Collected data:

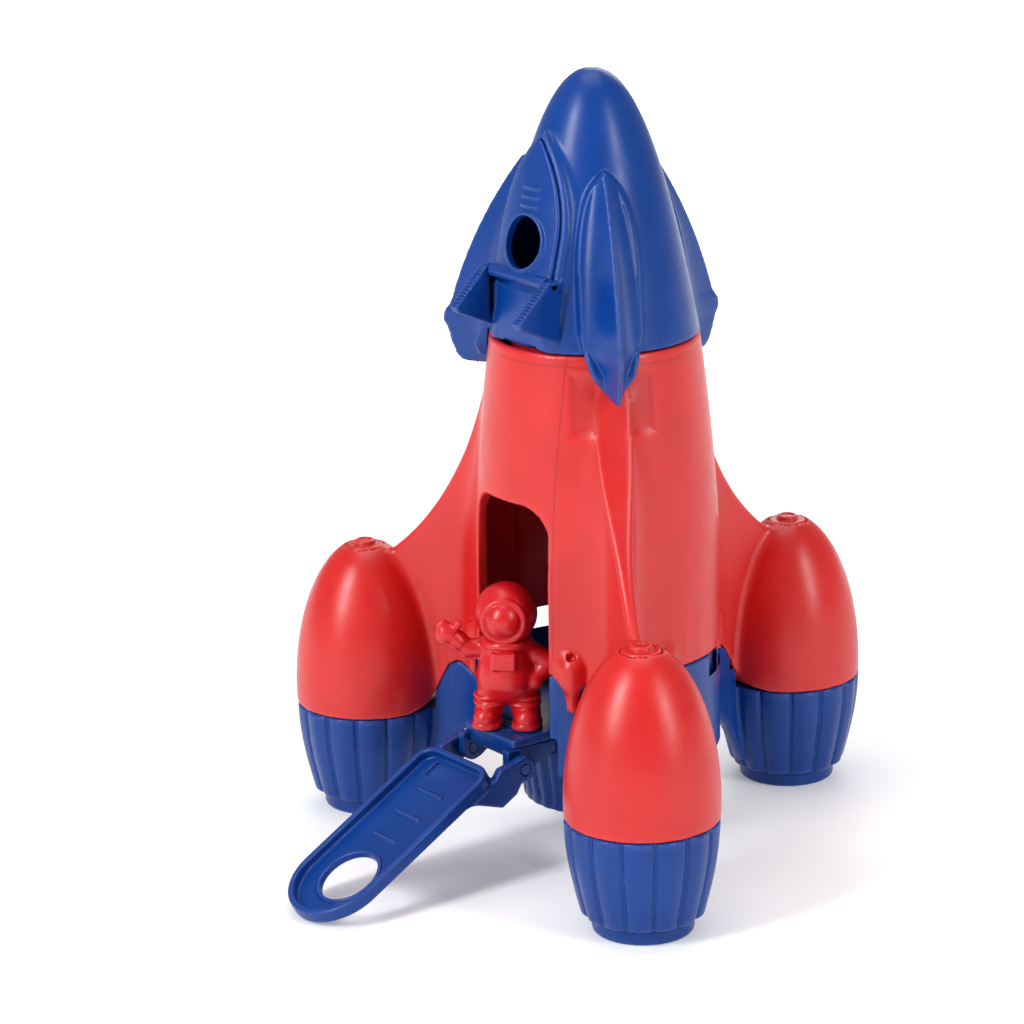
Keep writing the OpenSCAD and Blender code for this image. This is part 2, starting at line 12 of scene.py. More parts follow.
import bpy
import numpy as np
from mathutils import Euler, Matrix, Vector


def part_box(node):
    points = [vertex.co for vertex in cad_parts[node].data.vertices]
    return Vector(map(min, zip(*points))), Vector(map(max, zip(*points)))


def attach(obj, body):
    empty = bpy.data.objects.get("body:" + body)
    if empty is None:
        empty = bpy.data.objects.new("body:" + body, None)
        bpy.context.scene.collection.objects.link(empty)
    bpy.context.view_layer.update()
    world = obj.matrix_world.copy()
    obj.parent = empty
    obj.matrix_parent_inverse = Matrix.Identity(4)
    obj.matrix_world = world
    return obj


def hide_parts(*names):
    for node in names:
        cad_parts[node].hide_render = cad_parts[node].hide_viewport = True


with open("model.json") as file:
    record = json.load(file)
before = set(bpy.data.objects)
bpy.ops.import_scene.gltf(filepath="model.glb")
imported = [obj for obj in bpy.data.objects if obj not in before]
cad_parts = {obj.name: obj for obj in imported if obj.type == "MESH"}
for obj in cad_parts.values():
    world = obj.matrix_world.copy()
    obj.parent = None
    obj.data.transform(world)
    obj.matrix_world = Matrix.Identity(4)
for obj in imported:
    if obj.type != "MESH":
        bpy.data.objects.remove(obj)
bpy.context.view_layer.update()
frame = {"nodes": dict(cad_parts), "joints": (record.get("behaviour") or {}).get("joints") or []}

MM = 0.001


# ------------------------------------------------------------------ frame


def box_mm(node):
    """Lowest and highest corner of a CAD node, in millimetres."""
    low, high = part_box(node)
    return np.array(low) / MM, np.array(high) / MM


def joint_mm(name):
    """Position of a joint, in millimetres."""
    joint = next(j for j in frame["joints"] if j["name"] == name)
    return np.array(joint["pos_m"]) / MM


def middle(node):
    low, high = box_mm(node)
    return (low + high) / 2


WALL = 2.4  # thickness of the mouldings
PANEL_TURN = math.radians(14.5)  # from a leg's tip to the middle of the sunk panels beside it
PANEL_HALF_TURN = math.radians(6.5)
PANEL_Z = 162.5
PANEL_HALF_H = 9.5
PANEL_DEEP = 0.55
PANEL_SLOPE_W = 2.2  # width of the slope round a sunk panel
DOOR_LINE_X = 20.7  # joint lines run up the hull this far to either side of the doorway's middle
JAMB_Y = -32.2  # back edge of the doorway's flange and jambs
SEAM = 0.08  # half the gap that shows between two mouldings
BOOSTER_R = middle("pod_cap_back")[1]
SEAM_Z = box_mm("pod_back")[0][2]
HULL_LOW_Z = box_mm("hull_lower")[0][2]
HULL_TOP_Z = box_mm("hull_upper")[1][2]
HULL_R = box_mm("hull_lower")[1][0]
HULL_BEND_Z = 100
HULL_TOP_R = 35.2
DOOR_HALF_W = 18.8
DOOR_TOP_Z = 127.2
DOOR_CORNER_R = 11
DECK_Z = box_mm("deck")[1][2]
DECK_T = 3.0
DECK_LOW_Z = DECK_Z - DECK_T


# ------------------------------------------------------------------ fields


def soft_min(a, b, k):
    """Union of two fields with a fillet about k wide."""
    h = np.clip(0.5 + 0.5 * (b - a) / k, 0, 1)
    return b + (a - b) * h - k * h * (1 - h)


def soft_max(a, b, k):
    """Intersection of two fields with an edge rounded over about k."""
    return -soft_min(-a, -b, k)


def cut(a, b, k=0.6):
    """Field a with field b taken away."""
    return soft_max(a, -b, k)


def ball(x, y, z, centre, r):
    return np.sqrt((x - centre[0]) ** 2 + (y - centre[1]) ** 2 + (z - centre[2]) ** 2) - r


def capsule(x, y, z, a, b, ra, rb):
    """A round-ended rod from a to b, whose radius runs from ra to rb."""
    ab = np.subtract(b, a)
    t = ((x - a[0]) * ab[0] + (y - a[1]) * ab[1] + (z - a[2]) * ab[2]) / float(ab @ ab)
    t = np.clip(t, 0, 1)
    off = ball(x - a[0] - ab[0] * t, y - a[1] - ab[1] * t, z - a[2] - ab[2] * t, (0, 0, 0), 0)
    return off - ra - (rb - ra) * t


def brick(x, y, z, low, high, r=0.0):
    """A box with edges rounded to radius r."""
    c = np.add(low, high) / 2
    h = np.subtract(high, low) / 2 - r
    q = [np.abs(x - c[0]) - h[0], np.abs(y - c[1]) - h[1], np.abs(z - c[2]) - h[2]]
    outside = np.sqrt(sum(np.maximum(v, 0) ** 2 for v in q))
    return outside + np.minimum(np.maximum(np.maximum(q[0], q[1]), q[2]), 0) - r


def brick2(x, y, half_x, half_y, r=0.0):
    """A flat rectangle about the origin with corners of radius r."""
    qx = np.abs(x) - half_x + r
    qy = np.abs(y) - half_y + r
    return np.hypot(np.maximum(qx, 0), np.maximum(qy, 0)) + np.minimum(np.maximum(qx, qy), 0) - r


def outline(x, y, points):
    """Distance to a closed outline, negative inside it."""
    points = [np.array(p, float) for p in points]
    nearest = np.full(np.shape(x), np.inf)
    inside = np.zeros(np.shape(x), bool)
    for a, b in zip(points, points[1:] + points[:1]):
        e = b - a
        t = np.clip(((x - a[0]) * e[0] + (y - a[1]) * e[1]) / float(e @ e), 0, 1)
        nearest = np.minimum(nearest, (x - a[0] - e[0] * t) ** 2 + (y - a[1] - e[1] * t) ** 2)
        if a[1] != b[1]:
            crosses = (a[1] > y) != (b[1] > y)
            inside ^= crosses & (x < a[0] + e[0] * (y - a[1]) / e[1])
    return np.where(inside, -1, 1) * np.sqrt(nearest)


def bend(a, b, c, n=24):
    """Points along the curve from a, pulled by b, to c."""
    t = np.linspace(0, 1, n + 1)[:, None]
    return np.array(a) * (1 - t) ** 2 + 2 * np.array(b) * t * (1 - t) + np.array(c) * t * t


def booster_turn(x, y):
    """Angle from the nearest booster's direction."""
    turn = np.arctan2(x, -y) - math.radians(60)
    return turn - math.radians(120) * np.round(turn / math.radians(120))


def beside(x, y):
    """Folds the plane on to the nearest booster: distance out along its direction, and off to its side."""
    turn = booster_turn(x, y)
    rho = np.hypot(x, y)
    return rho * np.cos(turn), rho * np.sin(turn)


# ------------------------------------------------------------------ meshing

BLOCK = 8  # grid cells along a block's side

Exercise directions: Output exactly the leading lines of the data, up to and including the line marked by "points = [vertex.co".

Solution for this task:
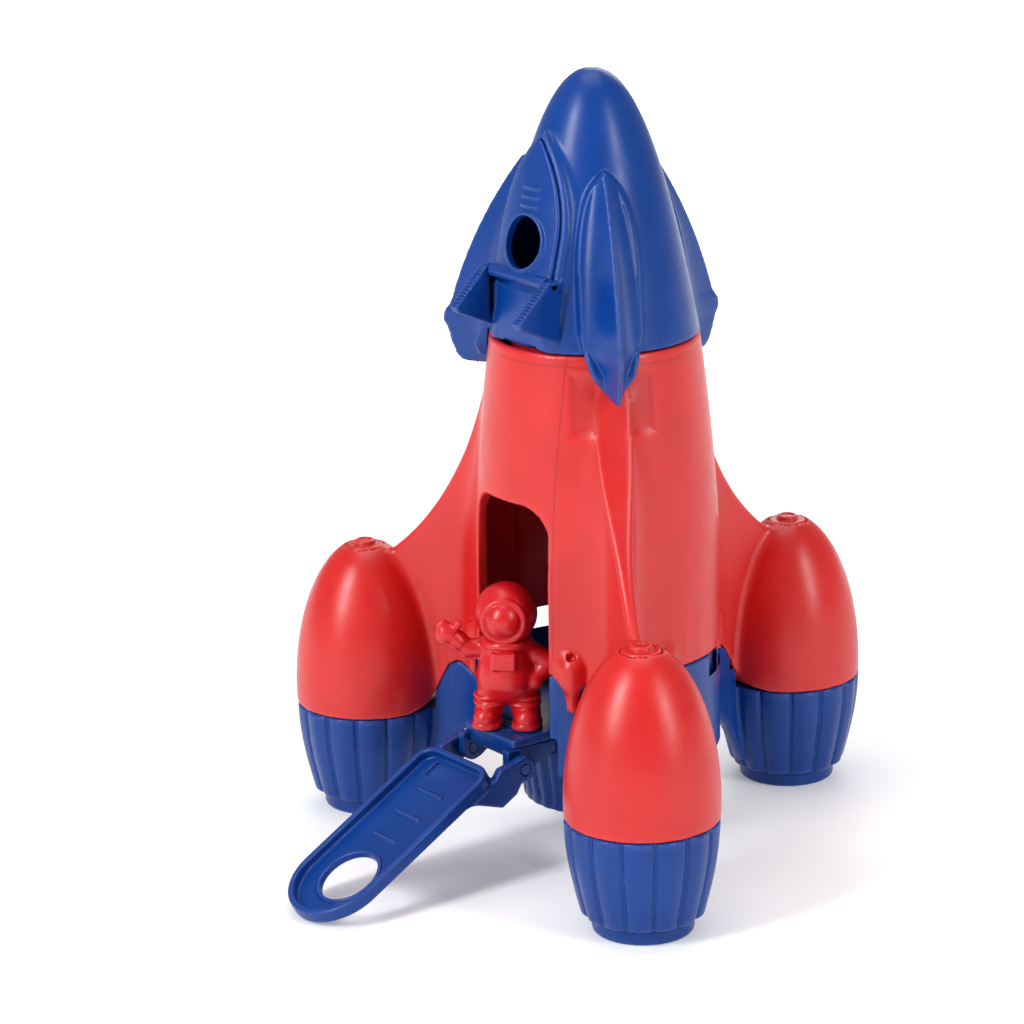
Keep writing the OpenSCAD and Blender code for this image. This is part 2, starting at line 12 of scene.py. More parts follow.
import bpy
import numpy as np
from mathutils import Euler, Matrix, Vector


def part_box(node):
    points = [vertex.co for vertex in cad_parts[node].data.vertices]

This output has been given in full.